SOURCE MATERIAL

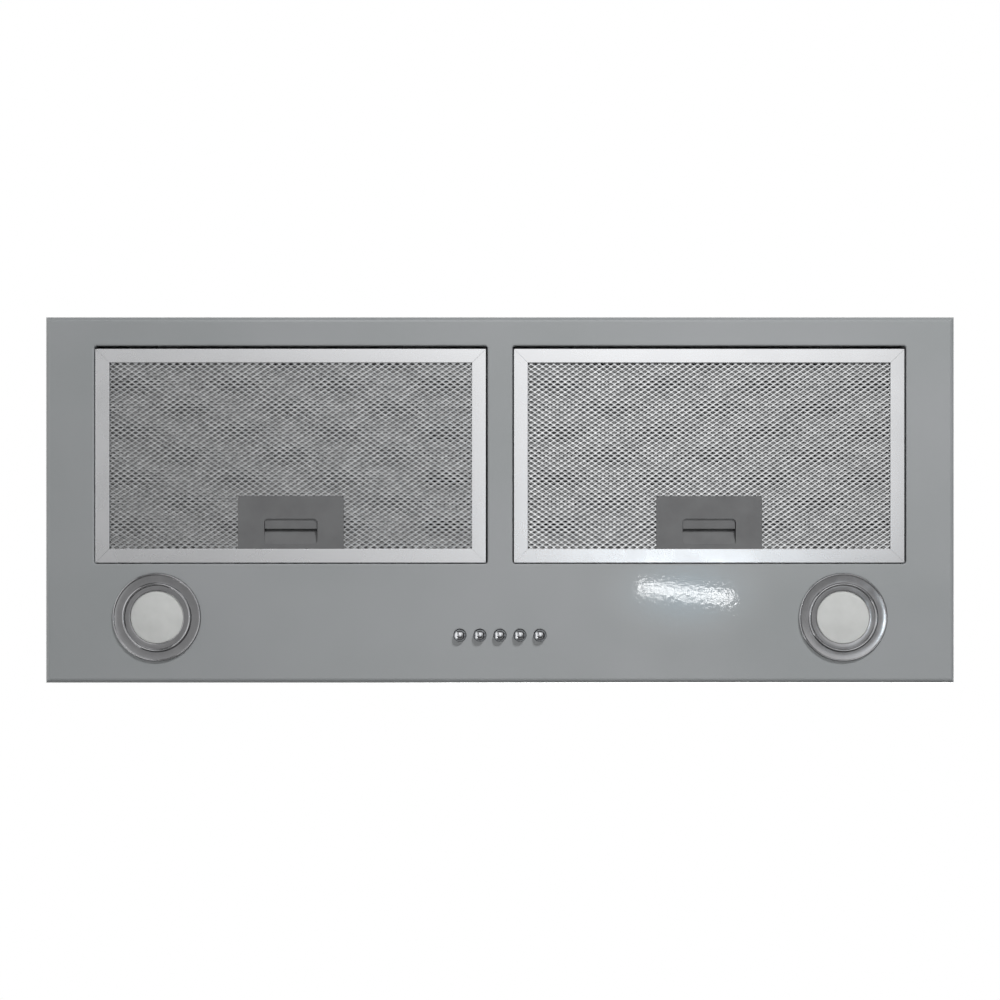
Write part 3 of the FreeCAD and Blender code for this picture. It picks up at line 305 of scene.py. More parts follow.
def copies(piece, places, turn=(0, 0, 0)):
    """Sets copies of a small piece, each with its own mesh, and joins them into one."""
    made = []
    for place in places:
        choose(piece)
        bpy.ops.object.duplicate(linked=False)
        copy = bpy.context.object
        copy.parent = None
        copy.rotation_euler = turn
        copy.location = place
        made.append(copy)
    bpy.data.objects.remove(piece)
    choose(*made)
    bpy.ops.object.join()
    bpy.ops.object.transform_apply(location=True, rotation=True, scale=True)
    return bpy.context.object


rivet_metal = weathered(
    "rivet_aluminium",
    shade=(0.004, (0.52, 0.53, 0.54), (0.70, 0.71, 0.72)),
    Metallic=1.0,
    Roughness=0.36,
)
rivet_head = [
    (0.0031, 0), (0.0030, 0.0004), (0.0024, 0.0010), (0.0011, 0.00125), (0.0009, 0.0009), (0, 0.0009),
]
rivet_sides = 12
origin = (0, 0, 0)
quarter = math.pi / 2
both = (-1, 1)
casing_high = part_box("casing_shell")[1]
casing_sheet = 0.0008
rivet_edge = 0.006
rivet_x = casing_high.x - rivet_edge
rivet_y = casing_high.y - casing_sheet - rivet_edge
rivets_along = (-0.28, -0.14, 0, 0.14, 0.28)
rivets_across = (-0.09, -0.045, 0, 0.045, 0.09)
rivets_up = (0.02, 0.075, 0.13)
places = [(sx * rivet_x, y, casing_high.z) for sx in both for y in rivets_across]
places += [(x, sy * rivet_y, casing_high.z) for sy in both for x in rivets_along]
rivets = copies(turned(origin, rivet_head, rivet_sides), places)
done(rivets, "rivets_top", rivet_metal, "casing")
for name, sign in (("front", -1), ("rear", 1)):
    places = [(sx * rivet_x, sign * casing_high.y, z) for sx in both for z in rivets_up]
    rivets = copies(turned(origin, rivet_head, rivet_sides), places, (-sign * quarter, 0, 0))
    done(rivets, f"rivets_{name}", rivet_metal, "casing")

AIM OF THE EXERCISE
Extract all lines as given.

EXERCISE OUTPUT
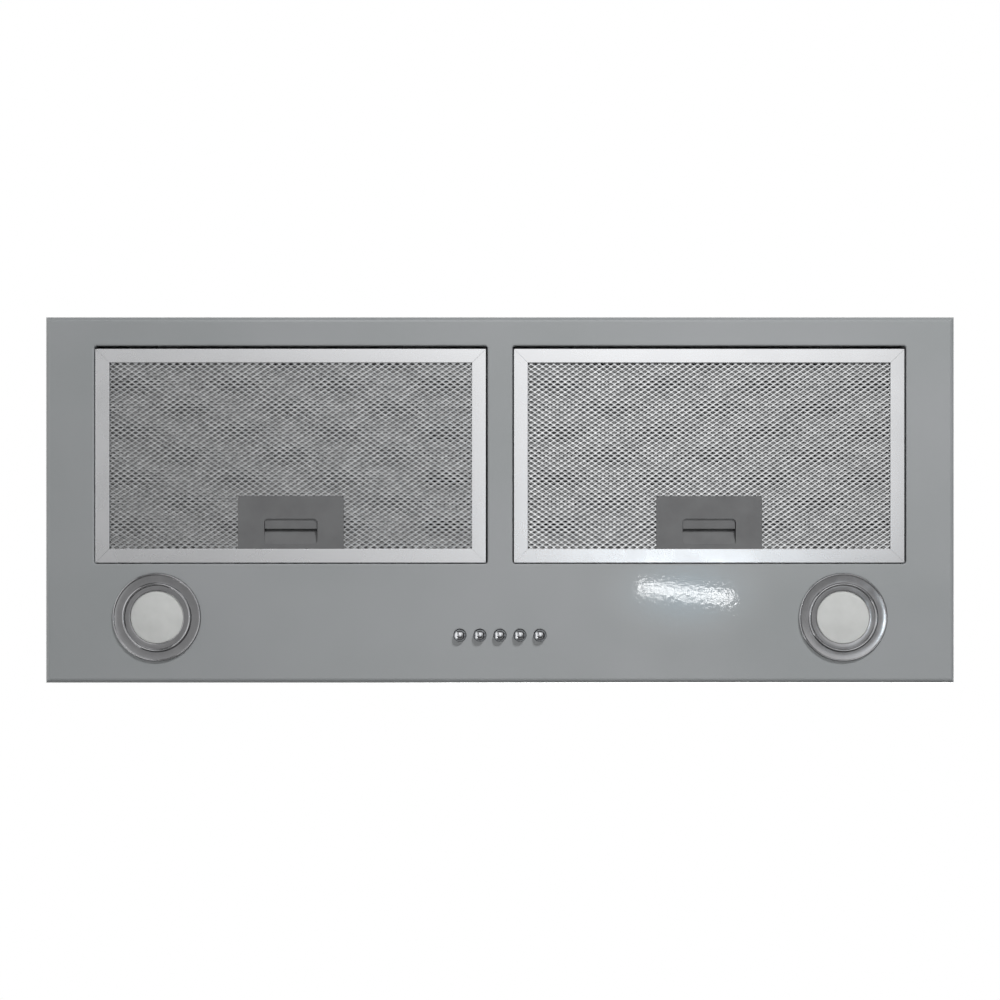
Write part 3 of the FreeCAD and Blender code for this picture. It picks up at line 305 of scene.py. More parts follow.
def copies(piece, places, turn=(0, 0, 0)):
    """Sets copies of a small piece, each with its own mesh, and joins them into one."""
    made = []
    for place in places:
        choose(piece)
        bpy.ops.object.duplicate(linked=False)
        copy = bpy.context.object
        copy.parent = None
        copy.rotation_euler = turn
        copy.location = place
        made.append(copy)
    bpy.data.objects.remove(piece)
    choose(*made)
    bpy.ops.object.join()
    bpy.ops.object.transform_apply(location=True, rotation=True, scale=True)
    return bpy.context.object


rivet_metal = weathered(
    "rivet_aluminium",
    shade=(0.004, (0.52, 0.53, 0.54), (0.70, 0.71, 0.72)),
    Metallic=1.0,
    Roughness=0.36,
)
rivet_head = [
    (0.0031, 0), (0.0030, 0.0004), (0.0024, 0.0010), (0.0011, 0.00125), (0.0009, 0.0009), (0, 0.0009),
]
rivet_sides = 12
origin = (0, 0, 0)
quarter = math.pi / 2
both = (-1, 1)
casing_high = part_box("casing_shell")[1]
casing_sheet = 0.0008
rivet_edge = 0.006
rivet_x = casing_high.x - rivet_edge
rivet_y = casing_high.y - casing_sheet - rivet_edge
rivets_along = (-0.28, -0.14, 0, 0.14, 0.28)
rivets_across = (-0.09, -0.045, 0, 0.045, 0.09)
rivets_up = (0.02, 0.075, 0.13)
places = [(sx * rivet_x, y, casing_high.z) for sx in both for y in rivets_across]
places += [(x, sy * rivet_y, casing_high.z) for sy in both for x in rivets_along]
rivets = copies(turned(origin, rivet_head, rivet_sides), places)
done(rivets, "rivets_top", rivet_metal, "casing")
for name, sign in (("front", -1), ("rear", 1)):
    places = [(sx * rivet_x, sign * casing_high.y, z) for sx in both for z in rivets_up]
    rivets = copies(turned(origin, rivet_head, rivet_sides), places, (-sign * quarter, 0, 0))
    done(rivets, f"rivets_{name}", rivet_metal, "casing")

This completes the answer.